Hume, Section V, part 1
- Philosophy can tend to lead to error, when we want our
theories to give us good answers.
- We can avoid making errors about what is unclear by
remaining skeptical when appropriate.
- Our skeptical problem (from Section IV) is: why assume
that there is a special relation between causes and effects?
- Hume gives not a "straight" answer, which would describe
such a special relation, but rather a skeptical solution,
which asserts our lack of any solution but can live with this
result.
- Suppose someone comes fresh into the world: for him all
things are like random events.
- After experiencing the world, he comes to see some
correlations. He begins to assume that one kind of thing
always follows another.
- This is a custom or habit.
- Belief in cause and effect is not based on any feature in
the world, but is rather just a feature of human nature.
"after the constant conjunction of two objects, heat and
flame, for instance, weight and solidity, we are
determined by custom alone to expect the one from the
appearance of the other" (page 28).
"All inferences from experience, therefore, are effects of
custom, not of reasoning" (p 28)
- This is the most compelling argument for the problem of
induction ever given.
An aside about the Problem of Induction
- Hume's Enquiry Section IV gives our first statement of
the problem of induction that we have encounted.
- Section V gives Hume's skeptical "solution" to the
problem.
- (Section VII is where Hume completes his account of the
problem of induction, by attacking the notion of a power or
necessity underlying causation.)
- Hume's statement of the problem is the most famous, and
after Hume a number of solutions have been tried.
- The problem of induction
- Hume's formulation: we assume that A causes B and
will do so in the future because we've seen that As
are followed by Bs in our experience.
- Bertrand Russell's restatement: we have no reason
to believe in "the uniformity of nature."
- It must be conceded, to begin with, that the fact
that two things have been found often together and
never apart does not, by itself, suffice to prove
demonstratively that they will be found together in
the next case we examine.
- For example, Russell says, "The only reason for
believing that the laws of motion will remain in
operation is that they have operated hitherto."
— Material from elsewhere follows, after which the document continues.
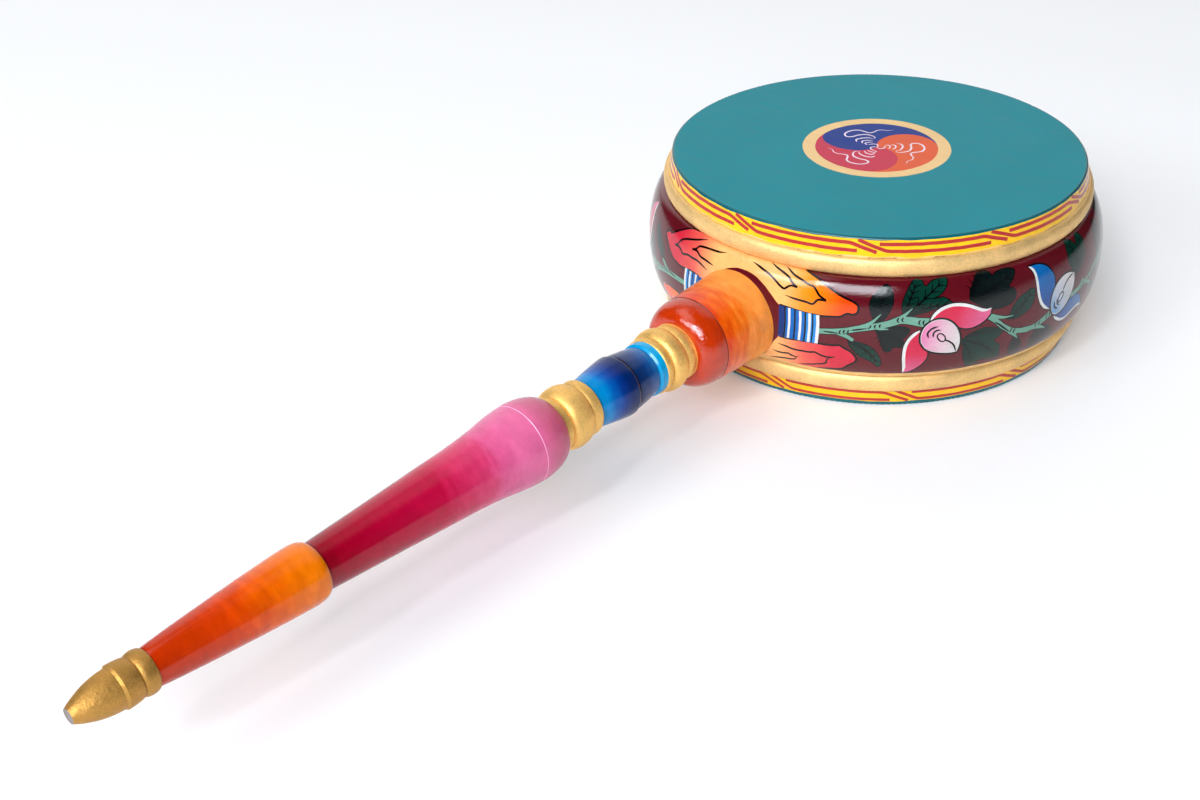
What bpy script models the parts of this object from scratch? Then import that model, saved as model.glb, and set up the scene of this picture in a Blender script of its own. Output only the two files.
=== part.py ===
"""Temple hand drum: a bulged two-headed drum with a long turned handle, lying on its lower head.

The origin is the centre of the lower head's underside, +Z is up the drum's axis and the handle
reaches out along -Y. All sizes are in metres.
"""

import math

import bmesh
import bpy

# Drum
HEAD_RADIUS = 0.175
DRUM_HEIGHT = 0.151
SKIN = 0.0015
GAP = 0.0003
SKIN_EDGE_ROUND = 0.002
LAP_RADIUS = 0.1779
LAP_DEPTH = 0.0159
MOULDING_DEPTH = 0.0312
MOULDING_SWELL = 0.0044
GROOVE_RADIUS = 0.1788
BULGE_SWELL = 0.0167
WALL = 0.0148

# Handle, with places as distances from the drum's axis
HANDLE_HEIGHT = 0.0690
CUP_ROOT = 0.150
CUP_ROOT_RADIUS = 0.0408
TIP_END = 0.7992
TIP_END_RADIUS = 0.0053

# Each turned stretch of the handle, from the drum outwards: its shape, the place and the radius
# where it ends, and how far it swells beyond a straight line. A step gives only a new radius.
HANDLE_TURNINGS = (
    ("line", 0.2457, 0.0368, 0.0),  # cup
    ("dome", 0.2662, 0.0232, 0.0),  # ball
    ("step", 0.2664, 0.0216, 0.0),
    ("bead", 0.2755, 0.0221, 0.0012),  # inner gold ring: collar, bead, collar
    ("bead", 0.2920, 0.0222, 0.0037),
    ("bead", 0.2990, 0.0218, 0.0009),
    ("line", 0.3045, 0.0216, 0.0),  # light blue collar
    ("step", 0.3062, 0.0200, 0.0),
    ("line", 0.3318, 0.0233, 0.0),  # blue barrel
    ("step", 0.3338, 0.0244, 0.0),
    ("bead", 0.3708, 0.0184, 0.0009),
    ("step", 0.3710, 0.0211, 0.0),
    ("bead", 0.3795, 0.0209, 0.0009),  # outer gold ring: collar, bead, collar
    ("bead", 0.4003, 0.0208, 0.0037),
    ("bead", 0.4080, 0.0207, 0.0006),
    ("rise", 0.4340, 0.0311, 0.0),  # pink bulb
    ("line", 0.4390, 0.0309, 0.0),
    ("line", 0.4510, 0.0298, 0.0),  # long red neck
    ("line", 0.4690, 0.0271, 0.0),
    ("line", 0.4900, 0.0250, 0.0),
    ("line", 0.5200, 0.0232, 0.0),
    ("line", 0.5620, 0.0207, 0.0),
    ("line", 0.6215, 0.0173, 0.0),
    ("rise", 0.6305, 0.0214, 0.0),  # orange sleeve
    ("bead", 0.7453, 0.0129, 0.0011),
    ("bead", 0.7558, 0.0131, 0.0020),  # gold tip: bead, shoulder, pointed end
    ("rise", 0.7675, 0.0150, 0.0),
    ("step", 0.7692, 0.0137, 0.0),
    ("nose", TIP_END, TIP_END_RADIUS, 0.0),
)
STEPS_OF = {"line": 1, "step": 1, "dome": 4, "rise": 4, "bead": 4, "nose": 4}

DRUM_SEGMENTS = 72
HANDLE_SEGMENTS = 28
BULGE_STEPS = 4
MOULDING_STEPS = 4

MAROON = (0.130, 0.012, 0.014, 1.0)
TEAL = (0.030, 0.270, 0.310, 1.0)
ORANGE = (0.800, 0.120, 0.010, 1.0)


def clear_scene():
    for thing in list(bpy.data.objects):
        bpy.data.objects.remove(thing, do_unlink=True)


def painted(name, colour, roughness):
    material = bpy.data.materials.new(name)
    material.use_nodes = True
    shader = material.node_tree.nodes["Principled BSDF"]
    shader.inputs["Base Color"].default_value = colour
    shader.inputs["Roughness"].default_value = roughness
    shader.inputs["Metallic"].default_value = 0.0
    return material


def half_round(centre_height, half_height, base_radius, swell, steps):
    """Points (radius, height) up a half ellipse that stands out from base_radius."""
    points = []
    for step in range(steps + 1):
        angle = math.pi * (step / steps - 0.5)
        points.append(
            (base_radius + swell * math.cos(angle), centre_height + half_height * math.sin(angle))
        )
    return points


def shell_side():
    """The outer side of the drum's body, from the lower lap's edge up to the upper one's."""
    middle = DRUM_HEIGHT / 2
    moulding_centre = (LAP_DEPTH + MOULDING_DEPTH) / 2
    moulding_half = (MOULDING_DEPTH - LAP_DEPTH) / 2
    moulding = (moulding_half, LAP_RADIUS, MOULDING_SWELL, MOULDING_STEPS)
    lower = half_round(moulding_centre, *moulding)
    bulge = half_round(
        middle, middle - MOULDING_DEPTH, GROOVE_RADIUS, BULGE_SWELL, 2 * BULGE_STEPS
    )
    upper = half_round(DRUM_HEIGHT - moulding_centre, *moulding)
    return lower[:-1] + bulge + upper[1:]


def shell_outline():
    """The closed outline of the shell's wall: up its outer side and down its inside."""
    middle = DRUM_HEIGHT / 2
    under_skin = SKIN + GAP
    seat_radius = LAP_RADIUS - under_skin
    rim_radius = HEAD_RADIUS - under_skin
    inner_radius = GROOVE_RADIUS - WALL
    inside = half_round(
        middle, middle - MOULDING_DEPTH, inner_radius, BULGE_SWELL, BULGE_STEPS
    )
    return (
        [(inner_radius, under_skin), (rim_radius, under_skin), (seat_radius, LAP_DEPTH)]
        + shell_side()
        + [
            (seat_radius, DRUM_HEIGHT - LAP_DEPTH),
            (rim_radius, DRUM_HEIGHT - under_skin),
            (inner_radius, DRUM_HEIGHT - under_skin),
        ]
        + inside[::-1]
    )


def head_outline():
    """The skin, from its middle on top, over the rim and down, and back along its inside."""
    edge = HEAD_RADIUS - SKIN_EDGE_ROUND
    halfway = SKIN_EDGE_ROUND * (1 - math.sqrt(0.5))
    lap_end = DRUM_HEIGHT - LAP_DEPTH + GAP
    return [
        (0.0, DRUM_HEIGHT),
        (edge, DRUM_HEIGHT),
        (HEAD_RADIUS - halfway, DRUM_HEIGHT - halfway),
        (HEAD_RADIUS, DRUM_HEIGHT - SKIN_EDGE_ROUND),
        (LAP_RADIUS, lap_end),
        (LAP_RADIUS - SKIN, lap_end),
        (HEAD_RADIUS - SKIN, DRUM_HEIGHT - SKIN),
        (0.0, DRUM_HEIGHT - SKIN),
    ]


def turning(shape, start, end, swell):
    """Points (radius, place) of one turned stretch after its start, which is left out."""
    (radius, place), (end_radius, end_place) = start, end
    steps = STEPS_OF[shape]
    points = []
    for step in range(1, steps + 1):
        along = step / steps
        blend = along
        extra = 0.0
        if shape == "dome":
            along = math.sin(along * math.pi / 2)
            blend = 1 - math.sqrt(1 - along**2)
        elif shape == "rise":
            along = 1 - math.cos(along * math.pi / 2)
            blend = math.sqrt(1 - (1 - along) ** 2)
        elif shape == "bead":
            angle = math.pi * (along - 0.5)
            along = (1 + math.sin(angle)) / 2
            blend = along
            extra = swell * math.cos(angle)
        elif shape == "nose":
            blend = along**2
        points.append(
            (radius + blend * (end_radius - radius) + extra, place + along * (end_place - place))
        )
    return points


def handle_outline():
    outline = [(0.0, CUP_ROOT), (CUP_ROOT_RADIUS, CUP_ROOT)]
    for shape, place, radius, swell in HANDLE_TURNINGS:
        outline += turning(shape, outline[-1], (radius, place), swell)
    return outline + [(0.0, TIP_END)]


def grown(outline, distance):
    """An outline moved outwards by a distance, along the normals of its two neighbouring edges."""
    moved = []
    for index, (radius, height) in enumerate(outline):
        before = outline[max(index - 1, 0)]
        after = outline[min(index + 1, len(outline) - 1)]
        run = (after[0] - before[0], after[1] - before[1])
        length = math.hypot(*run)
        moved.append(
            (radius + distance * run[1] / length, height - distance * run[0] / length)
        )
    return moved


def lathe(name, outline, segments, closed):
    """Turn an outline of (radius, height) points about Z. A radius of 0 becomes a single pole."""
    shape = bmesh.new()
    rings = []
    for radius, height in outline:
        count = segments if radius > 0 else 1
        ring = []
        for index in range(count):
            angle = 2 * math.pi * index / segments
            ring.append(shape.verts.new((radius * math.cos(angle), radius * math.sin(angle), height)))
        rings.append(ring)
    followers = rings[1:] + rings[:1] if closed else rings[1:]
    for ring, follower in zip(rings, followers):
        for index in range(segments):
            after = (index + 1) % segments
            corners = [
                ring[index % len(ring)],
                ring[after % len(ring)],
                follower[after % len(follower)],
                follower[index % len(follower)],
            ]
            shape.faces.new(list(dict.fromkeys(corners)))
    bmesh.ops.recalc_face_normals(shape, faces=shape.faces)
    mesh = bpy.data.meshes.new(name)
    shape.to_mesh(mesh)
    shape.free()
    mesh.shade_smooth()
    mesh.set_sharp_from_angle(angle=math.radians(35))
    thing = bpy.data.objects.new(name, mesh)
    bpy.context.scene.collection.objects.link(thing)
    return thing


def make_shell(material):
    shell = lathe("shell", shell_outline(), DRUM_SEGMENTS, closed=True)
    shell.data.materials.append(material)


def make_heads(material):
    upper = head_outline()
    lower = [(radius, DRUM_HEIGHT - height) for radius, height in upper]
    for name, outline in (("head_upper", upper), ("head_lower", lower)):
        head = lathe(name, outline, DRUM_SEGMENTS, closed=False)
        head.data.materials.append(material)


def make_shell_cutter():
    """The shell's outer form as a solid, grown by the gap, that copes the handle's cup."""
    side = grown(shell_side(), GAP)
    outline = [(0.0, side[0][1])] + side + [(0.0, side[-1][1])]
    cutter = lathe("shell_clearance", outline, DRUM_SEGMENTS, closed=False)
    cutter.hide_render = True
    cutter.display_type = "WIRE"
    return cutter


def make_handle(material, cutter):
    handle = lathe("handle", handle_outline(), HANDLE_SEGMENTS, closed=False)
    handle.location = (0.0, 0.0, HANDLE_HEIGHT)
    handle.rotation_euler = (math.radians(90), 0.0, 0.0)
    handle.data.materials.append(material)
    cope = handle.modifiers.new("cope", "BOOLEAN")
    cope.operation = "DIFFERENCE"
    cope.solver = "EXACT"
    cope.object = cutter


def main():
    clear_scene()
    make_shell(painted("shell lacquer", MAROON, 0.25))
    make_heads(painted("skin paint", TEAL, 0.60))
    make_handle(painted("handle paint", ORANGE, 0.35), make_shell_cutter())


main()
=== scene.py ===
"""A temple hand drum: a bulged shell, two painted heads and a long turned handle.

The solid model gives the frame: metres, +Z up the drum's axis, the handle along -Y, and the
origin at the middle of the lower head's underside. Painted pictures are laid out flat in
millimetres and wrapped round their surfaces, and turned shapes are spun from their outlines.
"""

import math

import bmesh
import bpy
import numpy as np
from mathutils import Matrix, Quaternion, Vector, noise
from mathutils.geometry import delaunay_2d_cdt


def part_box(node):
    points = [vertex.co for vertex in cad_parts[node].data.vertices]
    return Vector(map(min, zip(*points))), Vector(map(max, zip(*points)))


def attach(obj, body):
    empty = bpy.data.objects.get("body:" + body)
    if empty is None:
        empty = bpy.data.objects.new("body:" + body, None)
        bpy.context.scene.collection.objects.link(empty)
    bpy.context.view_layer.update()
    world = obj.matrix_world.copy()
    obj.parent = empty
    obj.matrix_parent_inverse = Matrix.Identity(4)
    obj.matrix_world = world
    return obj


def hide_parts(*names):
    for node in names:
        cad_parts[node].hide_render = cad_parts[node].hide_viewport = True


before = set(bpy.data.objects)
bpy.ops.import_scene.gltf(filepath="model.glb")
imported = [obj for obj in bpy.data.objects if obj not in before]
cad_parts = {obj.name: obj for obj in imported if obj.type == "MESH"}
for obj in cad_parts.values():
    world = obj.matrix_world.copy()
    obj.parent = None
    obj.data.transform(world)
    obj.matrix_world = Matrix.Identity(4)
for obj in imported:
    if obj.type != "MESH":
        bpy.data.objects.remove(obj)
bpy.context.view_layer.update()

bl_info = {
    "name": "Temple hand drum",
    "version": (1, 0, 0),
    "blender": (4, 5, 0),
    "location": "3D View > Sidebar > Hand drum",
    "description": "Builds a painted hand drum with a turned handle",
    "category": "Add Mesh",
}

# Sizes of the solids, in metres
HEAD_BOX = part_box("head_upper")
DRUM_HEIGHT = HEAD_BOX[1][2]
LAP_RADIUS = (HEAD_BOX[1][0] - HEAD_BOX[0][0]) / 2
TIP_END = -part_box("handle")[0][1]
HEAD_RADIUS = 0.175
SKIN = 0.0015
SKIN_EDGE_ROUND = 0.002
LAP_DEPTH = 0.0159
MOULDING_DEPTH = 0.0312
MOULDING_SWELL = 0.0044
GROOVE_RADIUS = 0.1788
BULGE_SWELL = 0.0167
WALL = 0.0148
UNDER_SKIN = SKIN + 0.0003
HANDLE_HEIGHT = 0.0690
CUP_FOOT = 0.1900
CUP_FOOT_RADIUS = 0.0391
TIP_END_RADIUS = 0.0053

MM = 0.001
COLUMNS = 240  # facets round the drum
HANDLE_COLUMNS = 144
BULGE_ROWS = 30
BELLY_STEPS = 4000  # steps up the belly's outline, by which distances along it are counted
ROUND_STEPS = 20  # steps up a moulding, and up the hollow inside the shell
SHARP_ANGLE = math.radians(32)
NEAR = 1e-4  # metres within which a point of the handle counts as on its foot or its axis
BELLY_RADIUS = 190.0  # millimetres, the radius at which widths on the belly's picture are true
RIM_RADIUS = 176.5
WELD = 2e-6

# The painter's hand, in millimetres
CURVE_STEP = 1.3  # between points of a painted outline
WOBBLE = 0.22  # how far a painted edge strays from its line
WOBBLE_LENGTH = 7.0
WOBBLE_SEED = 7  # not 0, which would take the time of day
WAVE_LENGTH = 16.0  # of a band's edges
WAVE_CALM = 20.0  # the run over which a band's waves die away towards the sheet's sides
WAVE_POINTS = 240
EDGE_MARGIN = 0.4  # bare strip at a picture's edges
SHEET_WELD = 1e-4
# How a stroke's end tapers: the least share left before the power that keeps its shoulders full
TAPER_LEAST = 0.06
TAPER_POWER = 0.6
ELLIPSE_POINTS = 29


# ---------------------------------------------------------------- colours


def linear(red, green, blue):
    """A colour in sRGB steps of 0 to 255 as the share of light that it reflects."""
    shares = np.array((red, green, blue)) / 255
    return tuple(np.where(shares > 0.04045, ((shares + 0.055) / 1.055) ** 2.4, shares / 12.92))


def swatch(name, description, red, green, blue):
    """A colour that a user can change."""
    return bpy.props.FloatVectorProperty(
        name=name,
        description=description,
        subtype="COLOR",
        size=3,
        min=0.0,
        max=1.0,
        default=linear(red, green, blue),
    )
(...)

- Kant offers one very influential solution: argues that
experience requires cause and effect. Since there is
experience, there is cause and effect.
- A contemporary solution to the Problem of Induction
- Today, another solution is the most widely
accepted: a pragmatic solution.
- The pragmatic solution is based on two ideas
- There are events with dependent,
converging probabilities
- Time is not a special variable in testing
convergences
- Point 1 says that: The aim of induction is to
find series of events whose frequency of occurrence
converges towards a limit. (Hans Reichenbach)
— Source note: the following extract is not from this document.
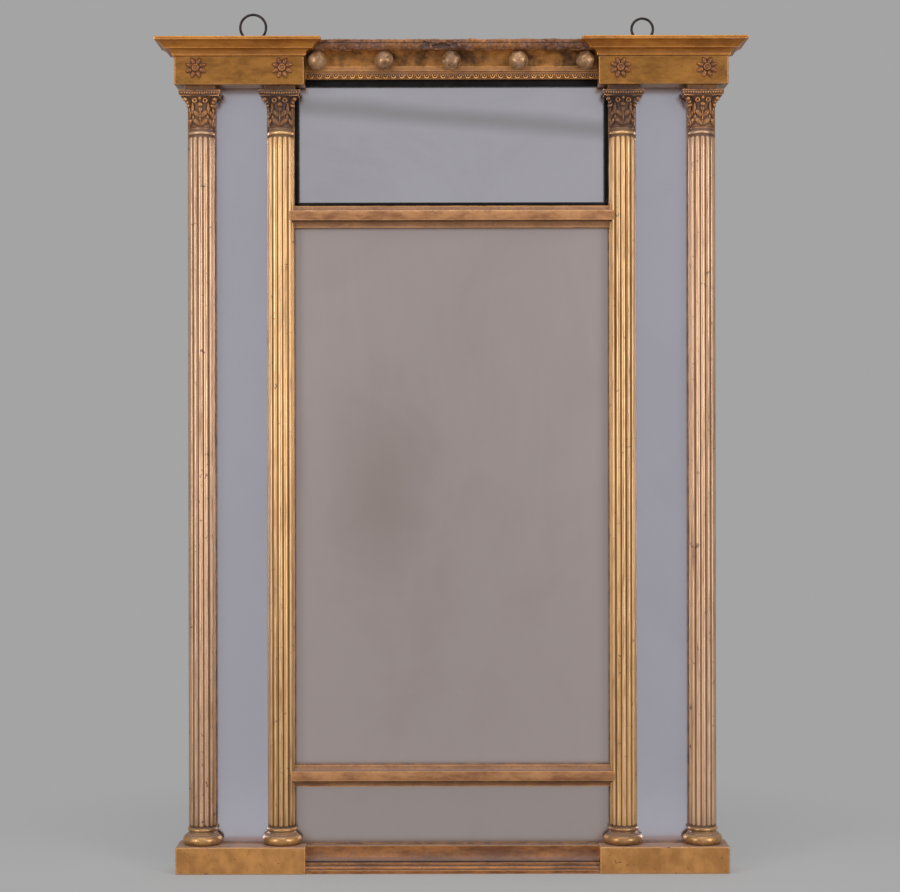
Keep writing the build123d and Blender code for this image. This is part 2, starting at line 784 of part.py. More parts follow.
def make_hanger(name, x, ring_mean_radius):
    """Iron strap with an eye at its top, the ring that swings in the eye, and its screws."""
    half = strap_width / 2
    neck = eye_width / 2
    foot = carcass_top - strap_drop
    eye_axis = Pos(x, -eye_outer_radius, eye_level) * Rot(0, 90, 0)
    strap = panel([(x - half, foot), (x + half, foot), (x + half, carcass_top),
                   (x + neck, carcass_top + strap_taper), (x + neck, eye_level),
                   (x - neck, eye_level), (x - neck, carcass_top + strap_taper),
                   (x - half, carcass_top)], 0, strap_thickness)
    eye = extrude(RegularPolygon(eye_outer_radius, eye_sides), eye_width / 2, both=True)
    bore = extrude(RegularPolygon(eye_bore_radius, eye_sides), eye_width, both=True)
    strap += eye_axis * eye
    strap -= [eye_axis * bore] + screws(x)
    add(name + "_hanger_plate", strap)
    ring = forged_ring(ring_mean_radius)
    add(name + "_hanging_ring", Pos(x, -eye_outer_radius, eye_level + ring_mean_radius) * ring)


def make_fasteners():
    add("hanger_screws", Compound(screws(left_hanger_x) + screws(right_hanger_x)))
    add("backboard_nails", Compound(nails()))


make_carcass()
make_plates()
make_backboards()
make_glue_blocks()
make_columns()
make_end_blocks()
make_block_cornice()
make_centre_cornice()
make_slip()
make_rail_faces()
make_base_moulding()
make_hanger("left", left_hanger_x, left_ring_radius)
make_hanger("right", right_hanger_x, right_ring_radius)
make_fasteners()

origin_height = (centre_opening[2] + centre_opening[3]) / 2
os.makedirs("parts", exist_ok=True)
for name, shape in parts.items():
    export_step(Pos(0, 0, -origin_height) * shape, "parts/" + name + ".step")
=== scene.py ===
import math

import bmesh
import bpy
import numpy
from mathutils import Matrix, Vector


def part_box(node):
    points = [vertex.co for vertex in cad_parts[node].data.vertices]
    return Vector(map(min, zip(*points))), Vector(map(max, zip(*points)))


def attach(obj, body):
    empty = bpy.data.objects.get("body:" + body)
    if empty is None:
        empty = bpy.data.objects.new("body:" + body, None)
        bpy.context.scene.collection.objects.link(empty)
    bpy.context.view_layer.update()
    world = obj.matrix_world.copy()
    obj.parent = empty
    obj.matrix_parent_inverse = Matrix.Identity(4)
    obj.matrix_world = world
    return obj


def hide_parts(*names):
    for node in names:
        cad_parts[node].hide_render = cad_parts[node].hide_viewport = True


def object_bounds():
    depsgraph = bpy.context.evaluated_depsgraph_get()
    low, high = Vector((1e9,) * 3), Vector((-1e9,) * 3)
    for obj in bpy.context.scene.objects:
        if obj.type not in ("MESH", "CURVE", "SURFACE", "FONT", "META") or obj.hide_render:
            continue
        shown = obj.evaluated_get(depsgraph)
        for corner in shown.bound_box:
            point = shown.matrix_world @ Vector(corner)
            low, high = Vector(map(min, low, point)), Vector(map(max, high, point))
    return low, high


bl_info = {
    "name": "Giltwood pier mirror",
    "version": (1, 0, 0),
    "blender": (4, 5, 0),
    "location": "3D View > Sidebar > Pier mirror",
    "description": "Carved, gilded and silvered pieces of a breakfront pier mirror, and its studio",
    "category": "Add Mesh",
}

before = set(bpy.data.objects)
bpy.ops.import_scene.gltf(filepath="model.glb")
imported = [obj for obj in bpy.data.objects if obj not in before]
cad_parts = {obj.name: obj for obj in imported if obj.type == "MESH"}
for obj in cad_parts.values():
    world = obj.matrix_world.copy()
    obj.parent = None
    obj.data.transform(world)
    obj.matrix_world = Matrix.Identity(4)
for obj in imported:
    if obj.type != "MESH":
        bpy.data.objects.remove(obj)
cad_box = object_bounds()
MM = 0.001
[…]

- A frequency converges towards a limit if it has a
given probability. An ideal coin toss converges
towards 50% heads, for example.
- Point 2 says that being in the future is not
different than being in another place as far as
testing for convergences is concerned.
- Frederick Will's example of the island with
regions called past and future is relevant.
- Will accuses Russell and perhaps Hume of an
implicit mistake: tomorrow, like the old song, is
"always a day away."
- This solution works, BUT it does mean that we
still need to assume one thing: there are phenomena in
the world that are interdependent to some probability
that converges at the limit.
- We have gotten rid of the problem of induction,
if this argument is sound, but we still have a
(perhaps slightly less troubling) "problem": we have
identified something that we must assume, but cannot
prove. We must assume that these converging
relationships exist.
- Epistemology may just come down to "you have to
stand somewhere," and the goal then is finding
somewhere reasonable to stand.
- Other solutions to the problem of induction, much less
discussed or even well understood, include Solomonoff's
proof that less complex assumptions are more probable.
Hume, Section V part 2
- Hume argues that belief is a kind of sentiment that we
attach to impressions.
- This sentiment is more commonly attached to stronger
impressions.
- Impressions are stronger when related to other (strong)
impressions; all such relations are
- Resemblance
- Contiguity
- Causation
- When we believe something X, and another thought Y
resembles, is continuous with, or "caused" by that thought X,
then we are more inclined to feel the sentiment of belief for
Y.
- Cause and effect then primarily serves to generate in us
sentiments of belief about one thing, given that another thing
we believe occurred before it typically in the past.